Different religions have different opinions on the contentious issue of Homosexuality. We can see this clearly in the case of Hinduism’s complex and changing attitudes toward homosexuality. Same-sex attachments and desire were both known and generally tolerated in ancient and medieval India, as reflected in such sacred texts as the Kama Sutra and Krittivasa Ramayana. It was not until India came under British colonial rule—with its Christian assumptions about sex—that Section 377, the first Indian law banning “carnal intercourse against the order of nature,” was passed, in 1860. In the twentieth century, various Islamic revivalist movements, particularly within Sunni Islam, seeking to be traditional or authentic have tended to call for the death penalty for male homosexual acts. They claim this is the Islamic position. This obscures historical as well as contemporary differences of interpretation within Islam and across very different Muslim-majority countries. 


Rejectionism is a system of belief that entirely objects to the idea that homosexuals deserve equal rights. This belief is held by Judeo-Christian denominations that embrace a more fundamental, Biblical interpretation of sexuality, as well as many predominantly Islamic nations. Some countries and belief systems punish homosexuality by sentencing those caught engaging in homosexual practices to death or torture. These states of Yemen, Iran, Mauritania, Nigeria, Qatar, Saudi Arabia, Afghanistan, Somalia, Sudan, and the United Arab Emirates all have legislation that criminalizes homosexuality. Rejectionist philosophy widely varies among its proponents on its stance on sexual orientation is a choice. The religious sects and individuals that utilize prayer-based conversion to “cure” gay people of their affliction believe that homosexuality is a choice and that, with enough guidance, can be reversed.3 The rejectionist philosophy asserts that homosexuals can be forgiven by God only after sincere efforts to repent of the sin of their sexual orientation. 
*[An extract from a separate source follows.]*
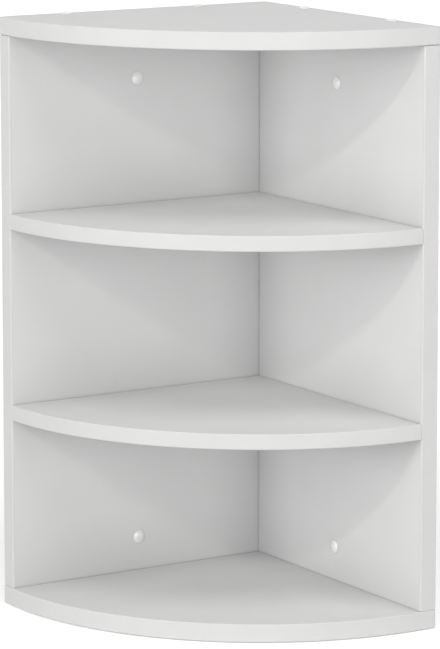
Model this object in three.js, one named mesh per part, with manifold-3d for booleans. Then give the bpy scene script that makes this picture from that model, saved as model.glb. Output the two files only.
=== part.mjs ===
// Quarter-round corner shelf unit of white melamine-faced board: a top board and a
// bottom board that cover two side panels, and two shelves set between the panels.
// Millimetres, +Z up. Everything is drawn from the back corner, where the two side
// panels meet: X runs along the right-hand wall and -Y along the left-hand wall. The
// last group then moves the whole unit so that its origin is under its middle.
import * as THREE from "three";
import { mergeVertices } from "three/addons/utils/BufferGeometryUtils.js";
import Module from "manifold-3d";

// The unit as a whole
const boardReach = 300; // from either wall to the front of the top and bottom boards
const upperHeight = 170; // clear height of each compartment
const middleHeight = 170;
const lowerHeight = 165;
const topThickness = 17;
const shelfThickness = 15;
const bottomThickness = 18;
const panelThickness = 18;
const straightRun = 20; // straight bit at each end of a board's front, before the curve
const frontSetBack = 0.8; // panel and shelf fronts behind the fronts of the top and bottom boards

// The edge band glued on every front
const bandThickness = 2;
const bandTrim = 0.5; // the bottom board's band ends this far above its underside

// The screws that hold the boards
const screwLength = 50;
const screwRadius = 3.3;
const screwHeadRadius = 4.7;
const screwHeadHeight = 2.6;
const screwHeadSink = 0.3; // head below the surface
const screwTipLength = 4;
const screwTipRadius = 1.6;
const socketRadius = 2.3; // hexagon socket in the head, measured to its corners
const socketDepth = 3;
const nearScrewPlace = 84; // screws in a row along each panel, from the back corner
const farScrewPlace = 232;

// The holes that the unit is screwed to the wall through
const wallHoleRadius = 4;
const leftWallHolePlace = 158; // from the back corner
const rightWallHolePlace = 154;
const upperWallHoleDrop = 48.6; // below the top board
const lowerWallHoleRise = 33; // above the bottom board

// The white caps over the holes and the upper screws
const wallCapRadius = 6.75;
const wallCapStemLength = 8;
const topCapRadius = 5.9;
const topCapStemRadius = 1.6;
const topCapStemLength = 2.4;
const capHeight = 2.3;
const capRimHeight = 0.5;

// Fits and fineness
const clearance = 0.3; // round anything that sits in a hole
const overrun = 1; // how far a cut runs out past the surface
const curveSteps = 44;
const roundSides = 12;
const capSides = 16;
const domeSteps = 3;

const undersideOfTop = bottomThickness + lowerHeight + shelfThickness + middleHeight + shelfThickness + upperHeight;
const lowerShelfLevel = bottomThickness + lowerHeight;
const upperShelfLevel = lowerShelfLevel + shelfThickness + middleHeight;
const overallHeight = undersideOfTop + topThickness;
const innerReach = boardReach - frontSetBack; // from either wall to the front of a panel or shelf

const boardLook = new THREE.MeshStandardMaterial({ color: 0xf2f2f0, roughness: 0.5, metalness: 0 });
const bandLook = new THREE.MeshStandardMaterial({ color: 0xf5f5f3, roughness: 0.4, metalness: 0 });
const capLook = new THREE.MeshStandardMaterial({ color: 0xf6f6f4, roughness: 0.35, metalness: 0 });
const screwLook = new THREE.MeshStandardMaterial({ color: 0xb9bcc0, roughness: 0.35, metalness: 1 });

const wasm = await Module();
wasm.setup();

function toSolid(geometry) {
  const plain = geometry.clone();
  plain.deleteAttribute("normal");
  plain.deleteAttribute("uv");
  const merged = mergeVertices(plain);
  return new wasm.Manifold(new wasm.Mesh({
    numProp: 3,
    vertProperties: Float32Array.from(merged.attributes.position.array),
    triVerts: Uint32Array.from(merged.index.array),
  }));
}

function toGeometry(solid) {
  const mesh = solid.getMesh();
  const geometry = new THREE.BufferGeometry();
  geometry.setAttribute("position", new THREE.BufferAttribute(Float32Array.from(mesh.vertProperties), 3));
  geometry.setIndex(new THREE.BufferAttribute(Uint32Array.from(mesh.triVerts), 1));
  return geometry;
}

// Takes each cutter out of a geometry. The cutters stand in the same frame as it.
function cutOut(geometry, cutters) {
  let solid = toSolid(geometry);
  for (const cutter of cutters) solid = solid.subtract(toSolid(cutter));
  return toGeometry(solid);
}

const at = (x, y) => new THREE.Vector2(x, y);

// Turns an outline in radius and height into a closed round body about Z.
function turned(outline, sides) {
  return new THREE.LatheGeometry(outline, sides).rotateX(Math.PI / 2);
}

// A board's front line from its right end to its left: straight, a quarter circle,
// straight. It starts and ends at the given distance from the two walls.
function frontLine(reach, start) {
  const radius = reach - straightRun;
  const points = start < straightRun ? [at(reach, -start)] : [];
  for (let i = 0; i <= curveSteps; i++) {
    const angle = (Math.PI / 2) * (i / curveSteps);
    points.push(at(straightRun + radius * Math.cos(angle), -straightRun - radius * Math.sin(angle)));
  }
  if (start < straightRun) points.push(at(start, -reach));
  return points;
}

function plate(points, thickness) {
  return new THREE.ExtrudeGeometry(new THREE.Shape(points), { depth: thickness, bevelEnabled: false });
}

// The wooden part of a quarter-round board, up to its edge band.
function boardPlate(reach, start, thickness) {
  return plate([at(start, -start), ...frontLine(reach - bandThickness, start)], thickness);
}

// The edge band on a quarter-round board's front.
function bandPlate(reach, start, height) {
  return plate([...frontLine(reach, start), ...frontLine(reach - bandThickness, start).reverse()], height);
}

function block(sizeX, sizeY, sizeZ) {
  return new THREE.BoxGeometry(sizeX, sizeY, sizeZ).translate(sizeX / 2, -sizeY / 2, sizeZ / 2);
}

// A screw's outline, with its head at the top and its tip pointing down. The surface
// it is driven into is at height zero.
function screwOutline(grow, top) {
  const head = -screwHeadSink;
  return [
    at(0, -screwLength - grow),
    at(screwTipRadius + grow, -screwLength - grow),
    at(screwRadius + grow, -screwLength + screwTipLength),
    at(screwRadius + grow, head - screwHeadHeight),
    at(screwHeadRadius + grow, head),
    ...(top > head ? [at(screwHeadRadius + grow, top)] : []),
    at(0, Math.max(top, head)),
  ];
}

const screwBody = turned(screwOutline(0, -screwHeadSink), roundSides);
const screwCutter = turned(screwOutline(clearance, overrun), roundSides);
const socketHeight = socketDepth + overrun;
const socketCutter = new THREE.CylinderGeometry(socketRadius, socketRadius, socketHeight, 6)
  .rotateX(Math.PI / 2)
  .translate(0, 0, -screwHeadSink - socketDepth + socketHeight / 2);
const screwGeometry = cutOut(screwBody, [socketCutter]);

// A cap: a low dome on a stem. Its underside lies on the surface at height zero.
function capGeometry(radius, stemRadius, stemLength) {
  const outline = [at(0, -stemLength), at(stemRadius, -stemLength), at(stemRadius, 0), at(radius, 0)];
  for (let i = 0; i < domeSteps; i++) {
    const angle = (Math.PI / 2) * (i / domeSteps);
    outline.push(at(radius * Math.cos(angle), capRimHeight + (capHeight - capRimHeight) * Math.sin(angle)));
  }
  outline.push(at(0, capHeight));
  return turned(outline, capSides);
}

const topCapGeometry = capGeometry(topCapRadius, topCapStemRadius, topCapStemLength);
const wallCapGeometry = capGeometry(wallCapRadius, wallHoleRadius - clearance, wallCapStemLength);
const holeLength = panelThickness + 2 * overrun;
const wallHoleCutter = new THREE.CylinderGeometry(wallHoleRadius, wallHoleRadius, holeLength, roundSides)
  .rotateX(Math.PI / 2)
  .translate(0, 0, -panelThickness / 2);

const unit = new THREE.Group();

function add(name, geometry, look, x = 0, y = 0, z = 0, turn = null) {
  const mesh = new THREE.Mesh(geometry, look);
  mesh.name = name;
  mesh.position.set(x, y, z);
  if (turn) mesh.rotation.set(...turn);
  mesh.updateMatrix();
  unit.add(mesh);
  return mesh;
}

// Ways in which a screw or a cap can face. Its head or dome looks along the name.
const lookUp = [0, 0, 0];
const lookDown = [Math.PI, 0, 0];
const lookLeft = [0, -Math.PI / 2, 0];
const lookBack = [-Math.PI / 2, 0, 0];
const lookRight = [0, Math.PI / 2, 0];
const lookFront = [Math.PI / 2, 0, 0];

// Cuts the hole for each fixing that was added into a board.
function drill(board, fixings, cutter) {
  const toBoard = board.matrix.clone().invert();
  const cutters = fixings.map((f) => cutter.clone().applyMatrix4(toBoard.clone().multiply(f.matrix)));
  board.geometry = cutOut(board.geometry, cutters);
}

const topBoard = add("top_board", boardPlate(boardReach, 0, topThickness), boardLook, 0, 0, undersideOfTop);
const bottomBoard = add("bottom_board", boardPlate(boardReach, 0, bottomThickness), boardLook);
const shelfPlate = boardPlate(innerReach, panelThickness, shelfThickness);
const upperShelf = add("upper_shelf", shelfPlate, boardLook, 0, 0, upperShelfLevel);
const lowerShelf = add("lower_shelf", shelfPlate, boardLook, 0, 0, lowerShelfLevel);

// The left panel runs into the back corner, and the right one butts against it.
const panelHeight = undersideOfTop - bottomThickness;
const leftPanel = add("left_side_panel", block(panelThickness, innerReach - bandThickness, panelHeight),
  boardLook, 0, 0, bottomThickness);
const rightPanel = add("right_side_panel",
  block(innerReach - bandThickness - panelThickness, panelThickness, panelHeight),
  boardLook, panelThickness, 0, bottomThickness);

add("top_board_edge_band", bandPlate(boardReach, 0, topThickness), bandLook, 0, 0, undersideOfTop);
add("bottom_board_edge_band", bandPlate(boardReach, 0, bottomThickness - bandTrim), bandLook, 0, 0, bandTrim);
const shelfBand = bandPlate(innerReach, panelThickness, shelfThickness);
add("upper_shelf_edge_band", shelfBand, bandLook, 0, 0, upperShelfLevel);
add("lower_shelf_edge_band", shelfBand, bandLook, 0, 0, lowerShelfLevel);
add("left_panel_edge_band", block(panelThickness, bandThickness, panelHeight), bandLook,
  0, bandThickness - innerReach, bottomThickness);
add("right_panel_edge_band", block(bandThickness, panelThickness, panelHeight), bandLook,
  innerReach - bandThickness, 0, bottomThickness);

const screwPlaces = [["near", nearScrewPlace], ["far", farScrewPlace]];
const midPanel = panelThickness / 2;

// Screws down through the top board and up through the bottom board, into the panels.
for (const [label, place] of screwPlaces) {
  for (const [side, panel, x, y] of [
    ["left", leftPanel, midPanel, -place],
    ["right", rightPanel, place, -midPanel],
  ]) {
    const upper = add(`top_screw_${side}_${label}`, screwGeometry, screwLook, x, y, overallHeight, lookUp);
    add(`top_cap_${side}_${label}`, topCapGeometry, capLook, x, y, overallHeight, lookUp);
    const lower = add(`bottom_screw_${side}_${label}`, screwGeometry, screwLook, x, y, 0, lookDown);
    drill(topBoard, [upper], screwCutter);
    drill(bottomBoard, [lower], screwCutter);
    drill(panel, [upper, lower], screwCutter);
  }
}

// Screws through the panels from outside, into the edges of the shelves.
for (const [shelfName, shelf, level] of [
  ["upper_shelf", upperShelf, upperShelfLevel],
  ["lower_shelf", lowerShelf, lowerShelfLevel],
]) {
  const z = level + shelfThickness / 2;
  for (const [label, place] of screwPlaces) {
    const left = add(`${shelfName}_screw_left_${label}`, screwGeometry, screwLook, 0, -place, z, lookLeft);
    const right = add(`${shelfName}_screw_right_${label}`, screwGeometry, screwLook, place, 0, z, lookBack);
    drill(shelf, [left, right], screwCutter);
    drill(leftPanel, [left], screwCutter);
    drill(rightPanel, [right], screwCutter);
  }
}

// Screws through the left panel into the back end of the right one, one a compartment.
for (const [label, z] of [
  ["lower", bottomThickness + lowerHeight / 2],
  ["middle", lowerShelfLevel + shelfThickness + middleHeight / 2],
  ["upper", undersideOfTop - upperHeight / 2],
]) {
  const screw = add(`corner_screw_${label}`, screwGeometry, screwLook, 0, -midPanel, z, lookLeft);
  drill(leftPanel, [screw], screwCutter);
  drill(rightPanel, [screw], screwCutter);
}

// Wall holes, each closed on the inside by a cap.
for (const [label, z] of [
  ["upper", undersideOfTop - upperWallHoleDrop],
  ["lower", bottomThickness + lowerWallHoleRise],
]) {
  const left = add(`wall_cap_left_${label}`, wallCapGeometry, capLook,
    panelThickness, -leftWallHolePlace, z, lookRight);
  const right = add(`wall_cap_right_${label}`, wallCapGeometry, capLook,
    rightWallHolePlace, -panelThickness, z, lookFront);
  drill(leftPanel, [left], wallHoleCutter);
  drill(rightPanel, [right], wallHoleCutter);
}

unit.position.set(-boardReach / 2, boardReach / 2, 0);

const shelfUnit = new THREE.Group();
shelfUnit.add(unit);

export default shelfUnit;
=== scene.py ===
from math import cos, pi, radians, sin, tau

import bmesh
import bpy
from mathutils import Matrix, Vector


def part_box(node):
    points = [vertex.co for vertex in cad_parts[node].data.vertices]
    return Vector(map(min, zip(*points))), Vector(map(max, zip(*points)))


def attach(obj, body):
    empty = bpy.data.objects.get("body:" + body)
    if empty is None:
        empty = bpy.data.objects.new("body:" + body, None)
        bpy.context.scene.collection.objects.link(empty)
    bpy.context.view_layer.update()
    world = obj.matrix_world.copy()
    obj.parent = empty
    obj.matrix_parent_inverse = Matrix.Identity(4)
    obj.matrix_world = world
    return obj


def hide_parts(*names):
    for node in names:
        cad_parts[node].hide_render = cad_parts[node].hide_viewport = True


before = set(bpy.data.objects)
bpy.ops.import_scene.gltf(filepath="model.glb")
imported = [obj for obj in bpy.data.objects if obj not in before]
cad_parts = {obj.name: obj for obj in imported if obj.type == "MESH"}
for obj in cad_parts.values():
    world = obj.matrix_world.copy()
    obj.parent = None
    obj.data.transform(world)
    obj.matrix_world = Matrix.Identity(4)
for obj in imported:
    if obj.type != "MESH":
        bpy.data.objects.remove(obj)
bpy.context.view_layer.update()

MM = 0.001
TINY = 0.1 * MM             # for telling which corners lie on a front or in a socket
TOUCHING = 0.002 * MM       # corners this close are made one
CREASE = radians(38)        # an edge that bends more is shaded sharp
SQUARE = 1.0                # radians; every edge that gets rounded bends more
FACE_WEIGHT = 90            # how strongly large faces set the shading of rounded edges

# Boards and edge bands. The rest of their sizes comes from the boxes of the solids.
STRAIGHT_RUN = 20 * MM      # straight bit at each end of a board's front
CURVE_STEPS = 120
BAND = 2 * MM               # thickness of the edge band
BAND_ARRIS = 1.2 * MM       # rounding of the band's outer edges
BAND_ARRIS_STEPS = 5
BOARD_ARRIS = 0.45 * MM     # the melamine's own crisp edges
BOARD_ARRIS_STEPS = 3
CORNER_TURN = 2.5 * MM      # rounding of the top and bottom boards' end corners, seen from above
CORNER_STEPS = 8
PANEL_GAP = 0.2 * MM        # hairline gap above and below a side panel
BAND_GAP = 0.4 * MM         # and above and below its edge band
SHELF_GAP = 0.4 * MM        # and between a shelf and the side panels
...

Criminalization of Sexual Acts among Heterosexuals 

Article 377 also has implications for heterosexuals. For this section, penetration is sufficient to constitute carnal intercourse. The section also has various implications for heterosexuals. According to the meaning of the section if a man and a woman engage in sexual activities which are against the order of nature they will be punished with imprisonment for life and/or fines. This means that anal sex and oral sex are against the order of nature as they do not contribute to the process of reproduction. However, a lot of people engage in anal and oral sex behind the four walls of their homes and yet they go unpunished. No case so far has been registered against any heterosexual for engaging in sexual activities against the order of nature. Most people are unaware of the interpretation of this section and the implications on heterosexuals. This is a really old law introduced during the time when the British ruled India but times have changed, the concept of sex is no more as much of a taboo and progressive laws need acceptance.